**Directions:** Restate the records in their entirety, word for word.

**Record list:**
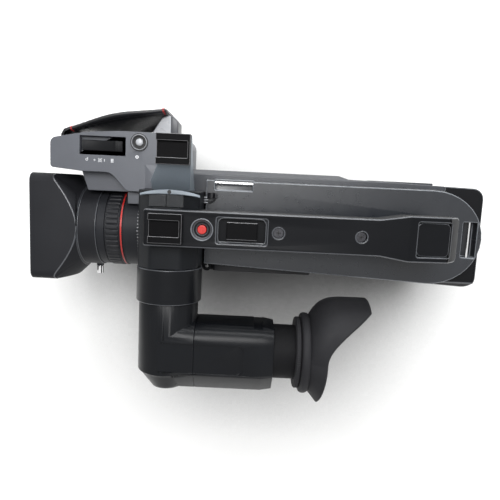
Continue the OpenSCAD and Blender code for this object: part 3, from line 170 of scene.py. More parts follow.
def softPrism(loop, low, high, edge, centre=(0, 0, 0), axis="z", both=False):
    # an outline drawn from low to high, its far edge, or both, rounded by a quarter circle of radius edge
    loop = np.asarray(loop, float)
    q = np.linspace(0, np.pi / 2, 4)
    loops = [loop] + [insetLoop(loop, edge * (1 - math.cos(a))) for a in q]
    heights = [low] + [high + edge * (math.sin(a) - 1) for a in q]
    if both:
        loops = loops[:0:-1] + loops[1:]
        heights = [low + high - h for h in heights[:0:-1]] + heights[1:]
    return stackedLoops(loops, heights, centre, axis)


def hoop(centre, radius, tube, sides=72, sections=10):
    # a round tube bent into a circle about Z
    a = np.linspace(0, 2 * np.pi, sides, endpoint=False)
    path = np.stack([radius * np.cos(a), radius * np.sin(a), 0 * a], -1) + np.asarray(centre, float)
    return tubeAlong(path, tube, sections, closed=True)


def joined(parts):
    # several (points, faces) pairs as one mesh
    points, faces, start = [], [], 0
    for p, f in parts:
        f = f.tolist() if isinstance(f, np.ndarray) else f
        points.append(np.asarray(p, float).reshape(-1, 3))
        faces += [[start + k for k in face] for face in f]
        start += len(points[-1])
    return np.concatenate(points), faces


def dressNode(node, material, bevel, segments, angle=30, edgeHighlightMaterial=None):
    # a merged copy of a node's mesh with softened edges stands for the node; the edges may take a lighter
    # material of their own, a painted highlight
    mesh = nodes[node].data.copy()
    obj = bpy.data.objects.new(node + "Dressed", mesh)
    scene.collection.objects.link(obj)
    bm = bmesh.new()
    bm.from_mesh(mesh)
    bmesh.ops.remove_doubles(bm, verts=bm.verts, dist=weldCad)
    if node not in undissolved:
        bmesh.ops.dissolve_limit(bm, angle_limit=flatAngle, verts=bm.verts, edges=bm.edges)
    bm.to_mesh(mesh)
    bm.free()
    mesh.materials.clear()
    mesh.materials.append(material)
    mesh.shade_smooth()
    mesh.set_sharp_from_angle(angle=math.radians(angle))
    soften = obj.modifiers.new("softEdges", "BEVEL")
    soften.width = bevel * mm
    soften.segments = segments
    soften.limit_method = "ANGLE"
    soften.angle_limit = math.radians(angle)
    soften.use_clamp_overlap = False
    soften.harden_normals = True
    soften.miter_outer = "MITER_ARC"
    if edgeHighlightMaterial:
        mesh.materials.append(edgeHighlightMaterial)
        soften.material = 1
    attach(obj, bodyOf[node])
    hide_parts(node)
    return obj


# Finishes

def startMaterial(name):
    material = bpy.data.materials.new(name)
    material.use_nodes = True
    tree = material.node_tree
    return material, tree, tree.nodes["Principled BSDF"]


def addNode(tree, kind, inputs=None, **settings):
    node = tree.nodes.new(kind)
    for key, value in settings.items():
        setattr(node, key, value)
    for key, value in (inputs or {}).items():
        if isinstance(value, bpy.types.NodeSocket):
            tree.links.new(value, node.inputs[key])
        else:
            node.inputs[key].default_value = value
    return node


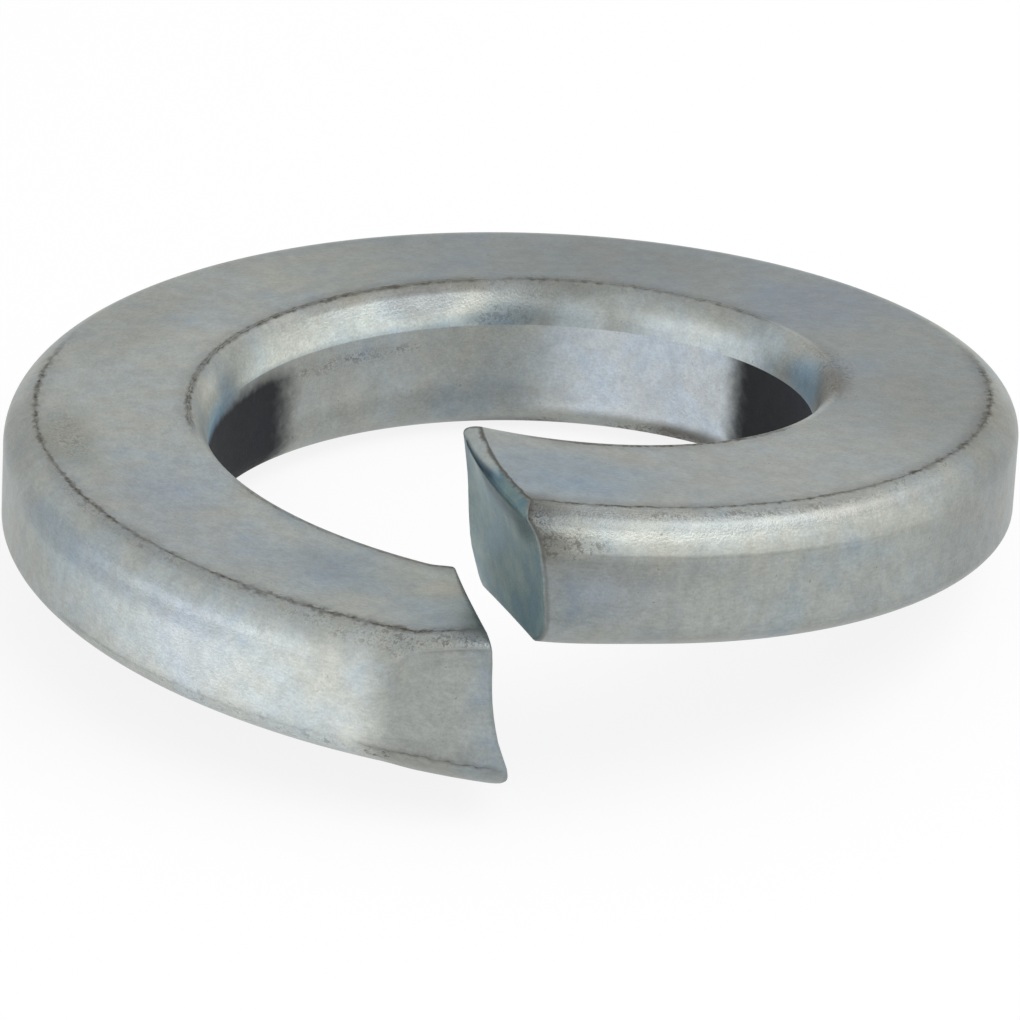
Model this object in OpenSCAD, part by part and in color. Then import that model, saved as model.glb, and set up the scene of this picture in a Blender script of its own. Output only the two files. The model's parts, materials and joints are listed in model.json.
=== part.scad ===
// Helical spring lock washer: one turn of tapered spring wire, cut across and sprung open.
// It lies as it settles on a flat surface, with its cut towards the front (-Y).
// In the coil's own frame the bore runs along Z, phi grows from the high end to the low end,
// and phi = 0 is the front.

/* [Wire] */
// Diameter of the bore
bore_d = 12.95; // [12.8:0.05:13.2]
// Width of the wire, from the bore to the rim
wire_w = 4.375; // [4.2:0.025:4.6]
// Thickness of the wire halfway between the bore and the rim
wire_t = 3.3; // [3.15:0.05:3.5]
// How much thicker the wire is at the bore than at the rim
wire_taper = 0.65; // [0.3:0.05:0.8]
// Angle by which the wire's faces dip towards the bore
wire_dip = 2.7; // [2:0.1:4]

/* [Long edges] */
// Width of the round at the top of the rim
rim_top_w = 0.6; // [0.4:0.05:0.9]
// Height of the round at the top of the rim
rim_top_h = 0.8; // [0.4:0.05:1]
// Width of the round at the foot of the rim
rim_foot_w = 1.2; // [0.6:0.05:1.4]
// Height of the round at the foot of the rim
rim_foot_h = 0.6; // [0.4:0.05:0.8]
// Width of the round at the top of the bore
bore_top_w = 0.42; // [0.3:0.02:0.8]
// Height of the round at the top of the bore
bore_top_h = 0.95; // [0.5:0.05:1]
// Width of the round at the foot of the bore
bore_foot_w = 0.8; // [0.4:0.05:1]
// Height of the round at the foot of the bore
bore_foot_h = 0.9; // [0.5:0.05:1]

/* [Coil] */
// Height that the wire climbs in its one turn
coil_rise = 3.25; // [2.9:0.05:3.6]
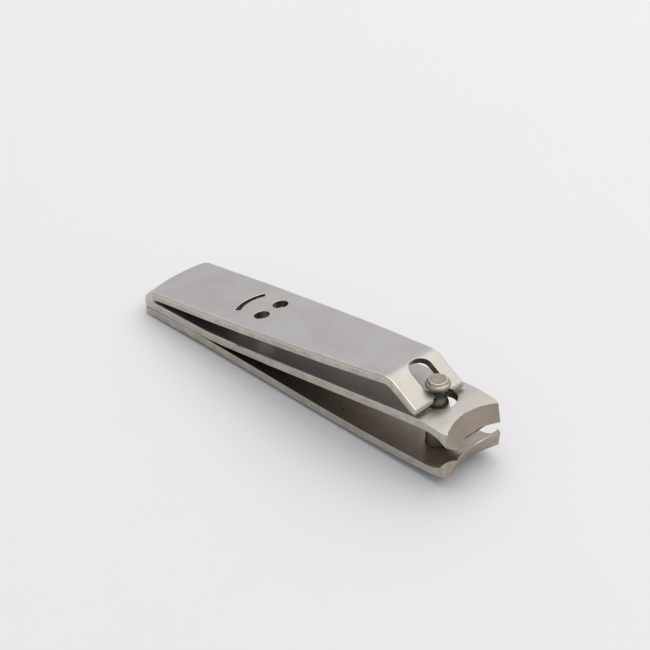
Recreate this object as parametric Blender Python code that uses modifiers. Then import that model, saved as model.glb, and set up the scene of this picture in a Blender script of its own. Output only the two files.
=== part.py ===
"""Nail clipper in its stored position: two sprung blades, a turned pivot pin and a forked lever.

Every size below is in millimetres. Stations are measured along the clipper, heights from the
surface that it rests on. X runs towards the cutting edges, Z is up, and all but the lever's
outline is symmetric about Y = 0. The world origin is under the middle of the outline.
"""

import math

import bmesh
import bpy
from mathutils import Matrix, Vector

MM = 0.001

# Driving sizes.
REAR = -1.2
FRONT = 81.5
MIDDLE = (REAR + FRONT) / 2.0
STRIP = 1.7
REAR_HALF_WIDTH = 7.4
FRONT_HALF_WIDTH = 6.75
EDGE_HALF_WIDTH = 5.4
LAMINATION_GAP = 0.12
PARTING_STATION = 13.0
PARTING_HEIGHT = 0.64
WHEEL_RADIUS = 14.5

# Pivot pin and lever, about the axis that the lever tilts on.
PIN_STATION = 71.8
TILT_HEIGHT = 13.5
WAIST_RADIUS = 1.25
HEAD_RADIUS = 2.25
SHANK_RADIUS = 2.45
UPPER_HOLE_RADIUS = 3.45

LEVER_REAR = 0.9
LEVER_BEND = 66.5
LEVER_STRIP = 1.6
LEVER_SKEW = 0.0114
PRONG_SLOPE = math.radians(31.5)
FLAT_SLOPE = math.radians(10.35)
BEND_RADIUS = 3.4
PRONG_TOP = 0.7
FOOT_UNDER = 0.65
FOOT_REACH = 1.33
SLOT_HALF_WIDTH = 2.42
TOOTH_HALF_GAP = 1.45
SLOT_LENGTH = 7.3
EYE_STATION = 28.8
EYE_OFFSET = 2.35
EYE_RADIUS = 1.5
MOUTH_RADIUS = 6.5
MOUTH_HALF_WIDTH = 0.55
MOUTH_ENDS = (147.0, 213.0)

# Under face of both blades where they are welded together, rear to front.
TAIL_BOW = [(REAR - 0.5, 0.03), (1.0, 0.03), (6.0, 0.36), (16.5, 0.72)]

# Smallest height at which a cutter is sure to pass through everything.
CUT_DEPTH = 60.0
CURVE_STEPS = 6
ARC_STEPS = 8


def world(station, height):
    """Metres in the XZ plane for a station and a height in millimetres."""
    return ((station - MIDDLE) * MM, height * MM)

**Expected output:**
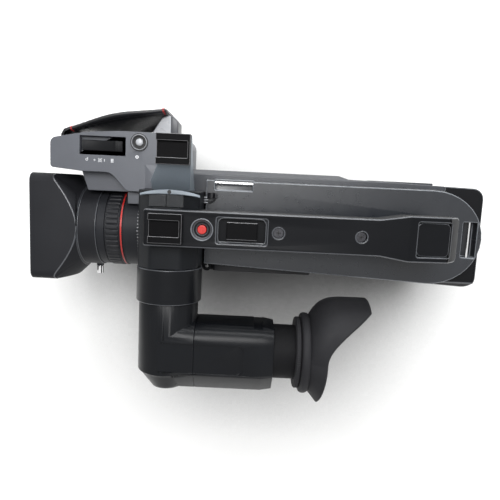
Continue the OpenSCAD and Blender code for this object: part 3, from line 170 of scene.py. More parts follow.
def softPrism(loop, low, high, edge, centre=(0, 0, 0), axis="z", both=False):
    # an outline drawn from low to high, its far edge, or both, rounded by a quarter circle of radius edge
    loop = np.asarray(loop, float)
    q = np.linspace(0, np.pi / 2, 4)
    loops = [loop] + [insetLoop(loop, edge * (1 - math.cos(a))) for a in q]
    heights = [low] + [high + edge * (math.sin(a) - 1) for a in q]
    if both:
        loops = loops[:0:-1] + loops[1:]
        heights = [low + high - h for h in heights[:0:-1]] + heights[1:]
    return stackedLoops(loops, heights, centre, axis)


def hoop(centre, radius, tube, sides=72, sections=10):
    # a round tube bent into a circle about Z
    a = np.linspace(0, 2 * np.pi, sides, endpoint=False)
    path = np.stack([radius * np.cos(a), radius * np.sin(a), 0 * a], -1) + np.asarray(centre, float)
    return tubeAlong(path, tube, sections, closed=True)


def joined(parts):
    # several (points, faces) pairs as one mesh
    points, faces, start = [], [], 0
    for p, f in parts:
        f = f.tolist() if isinstance(f, np.ndarray) else f
        points.append(np.asarray(p, float).reshape(-1, 3))
        faces += [[start + k for k in face] for face in f]
        start += len(points[-1])
    return np.concatenate(points), faces


def dressNode(node, material, bevel, segments, angle=30, edgeHighlightMaterial=None):
    # a merged copy of a node's mesh with softened edges stands for the node; the edges may take a lighter
    # material of their own, a painted highlight
    mesh = nodes[node].data.copy()
    obj = bpy.data.objects.new(node + "Dressed", mesh)
    scene.collection.objects.link(obj)
    bm = bmesh.new()
    bm.from_mesh(mesh)
    bmesh.ops.remove_doubles(bm, verts=bm.verts, dist=weldCad)
    if node not in undissolved:
        bmesh.ops.dissolve_limit(bm, angle_limit=flatAngle, verts=bm.verts, edges=bm.edges)
    bm.to_mesh(mesh)
    bm.free()
    mesh.materials.clear()
    mesh.materials.append(material)
    mesh.shade_smooth()
    mesh.set_sharp_from_angle(angle=math.radians(angle))
    soften = obj.modifiers.new("softEdges", "BEVEL")
    soften.width = bevel * mm
    soften.segments = segments
    soften.limit_method = "ANGLE"
    soften.angle_limit = math.radians(angle)
    soften.use_clamp_overlap = False
    soften.harden_normals = True
    soften.miter_outer = "MITER_ARC"
    if edgeHighlightMaterial:
        mesh.materials.append(edgeHighlightMaterial)
        soften.material = 1
    attach(obj, bodyOf[node])
    hide_parts(node)
    return obj


# Finishes

def startMaterial(name):
    material = bpy.data.materials.new(name)
    material.use_nodes = True
    tree = material.node_tree
    return material, tree, tree.nodes["Principled BSDF"]


def addNode(tree, kind, inputs=None, **settings):
    node = tree.nodes.new(kind)
    for key, value in settings.items():
        setattr(node, key, value)
    for key, value in (inputs or {}).items():
        if isinstance(value, bpy.types.NodeSocket):
            tree.links.new(value, node.inputs[key])
        else:
            node.inputs[key].default_value = value
    return node


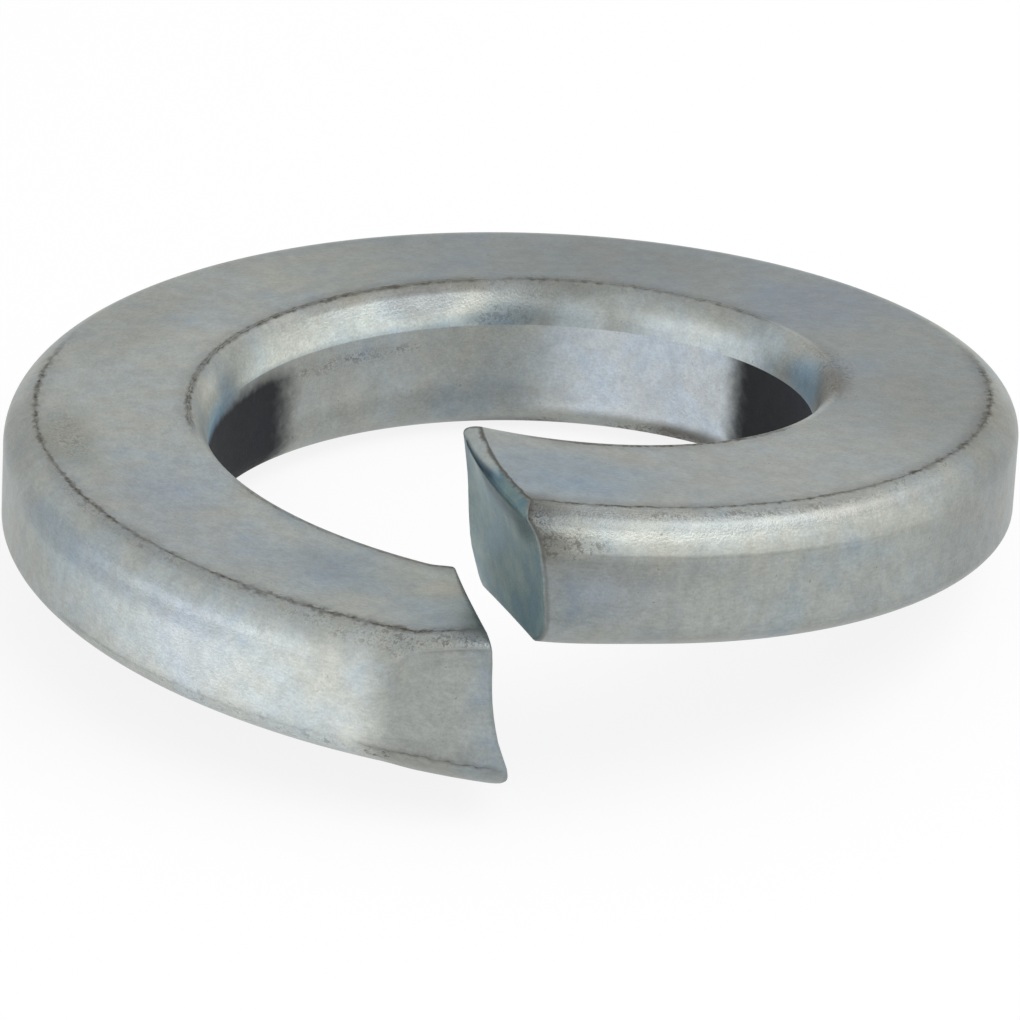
Model this object in OpenSCAD, part by part and in color. Then import that model, saved as model.glb, and set up the scene of this picture in a Blender script of its own. Output only the two files. The model's parts, materials and joints are listed in model.json.
=== part.scad ===
// Helical spring lock washer: one turn of tapered spring wire, cut across and sprung open.
// It lies as it settles on a flat surface, with its cut towards the front (-Y).
// In the coil's own frame the bore runs along Z, phi grows from the high end to the low end,
// and phi = 0 is the front.

/* [Wire] */
// Diameter of the bore
bore_d = 12.95; // [12.8:0.05:13.2]
// Width of the wire, from the bore to the rim
wire_w = 4.375; // [4.2:0.025:4.6]
// Thickness of the wire halfway between the bore and the rim
wire_t = 3.3; // [3.15:0.05:3.5]
// How much thicker the wire is at the bore than at the rim
wire_taper = 0.65; // [0.3:0.05:0.8]
// Angle by which the wire's faces dip towards the bore
wire_dip = 2.7; // [2:0.1:4]

/* [Long edges] */
// Width of the round at the top of the rim
rim_top_w = 0.6; // [0.4:0.05:0.9]
// Height of the round at the top of the rim
rim_top_h = 0.8; // [0.4:0.05:1]
// Width of the round at the foot of the rim
rim_foot_w = 1.2; // [0.6:0.05:1.4]
// Height of the round at the foot of the rim
rim_foot_h = 0.6; // [0.4:0.05:0.8]
// Width of the round at the top of the bore
bore_top_w = 0.42; // [0.3:0.02:0.8]
// Height of the round at the top of the bore
bore_top_h = 0.95; // [0.5:0.05:1]
// Width of the round at the foot of the bore
bore_foot_w = 0.8; // [0.4:0.05:1]
// Height of the round at the foot of the bore
bore_foot_h = 0.9; // [0.5:0.05:1]

/* [Coil] */
// Height that the wire climbs in its one turn
coil_rise = 3.25; // [2.9:0.05:3.6]
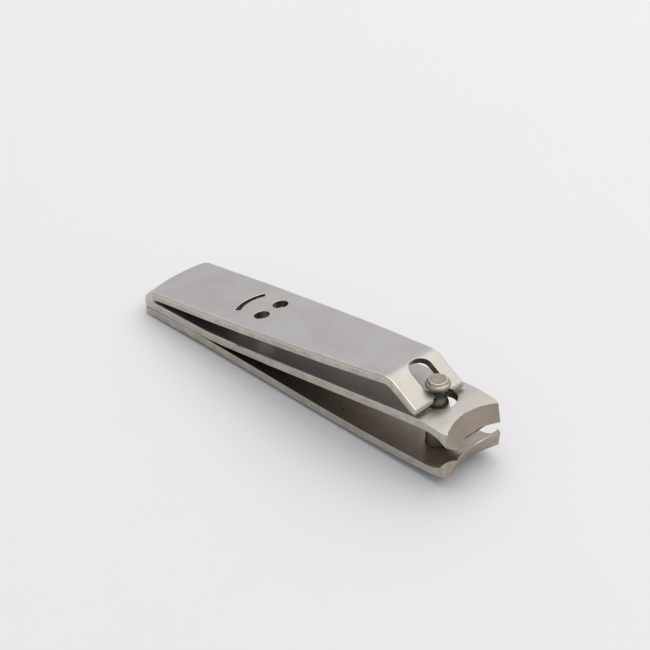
Recreate this object as parametric Blender Python code that uses modifiers. Then import that model, saved as model.glb, and set up the scene of this picture in a Blender script of its own. Output only the two files.
=== part.py ===
"""Nail clipper in its stored position: two sprung blades, a turned pivot pin and a forked lever.

Every size below is in millimetres. Stations are measured along the clipper, heights from the
surface that it rests on. X runs towards the cutting edges, Z is up, and all but the lever's
outline is symmetric about Y = 0. The world origin is under the middle of the outline.
"""

import math

import bmesh
import bpy
from mathutils import Matrix, Vector

MM = 0.001

# Driving sizes.
REAR = -1.2
FRONT = 81.5
MIDDLE = (REAR + FRONT) / 2.0
STRIP = 1.7
REAR_HALF_WIDTH = 7.4
FRONT_HALF_WIDTH = 6.75
EDGE_HALF_WIDTH = 5.4
LAMINATION_GAP = 0.12
PARTING_STATION = 13.0
PARTING_HEIGHT = 0.64
WHEEL_RADIUS = 14.5

# Pivot pin and lever, about the axis that the lever tilts on.
PIN_STATION = 71.8
TILT_HEIGHT = 13.5
WAIST_RADIUS = 1.25
HEAD_RADIUS = 2.25
SHANK_RADIUS = 2.45
UPPER_HOLE_RADIUS = 3.45

LEVER_REAR = 0.9
LEVER_BEND = 66.5
LEVER_STRIP = 1.6
LEVER_SKEW = 0.0114
PRONG_SLOPE = math.radians(31.5)
FLAT_SLOPE = math.radians(10.35)
BEND_RADIUS = 3.4
PRONG_TOP = 0.7
FOOT_UNDER = 0.65
FOOT_REACH = 1.33
SLOT_HALF_WIDTH = 2.42
TOOTH_HALF_GAP = 1.45
SLOT_LENGTH = 7.3
EYE_STATION = 28.8
EYE_OFFSET = 2.35
EYE_RADIUS = 1.5
MOUTH_RADIUS = 6.5
MOUTH_HALF_WIDTH = 0.55
MOUTH_ENDS = (147.0, 213.0)

# Under face of both blades where they are welded together, rear to front.
TAIL_BOW = [(REAR - 0.5, 0.03), (1.0, 0.03), (6.0, 0.36), (16.5, 0.72)]

# Smallest height at which a cutter is sure to pass through everything.
CUT_DEPTH = 60.0
CURVE_STEPS = 6
ARC_STEPS = 8


def world(station, height):
    """Metres in the XZ plane for a station and a height in millimetres."""
    return ((station - MIDDLE) * MM, height * MM)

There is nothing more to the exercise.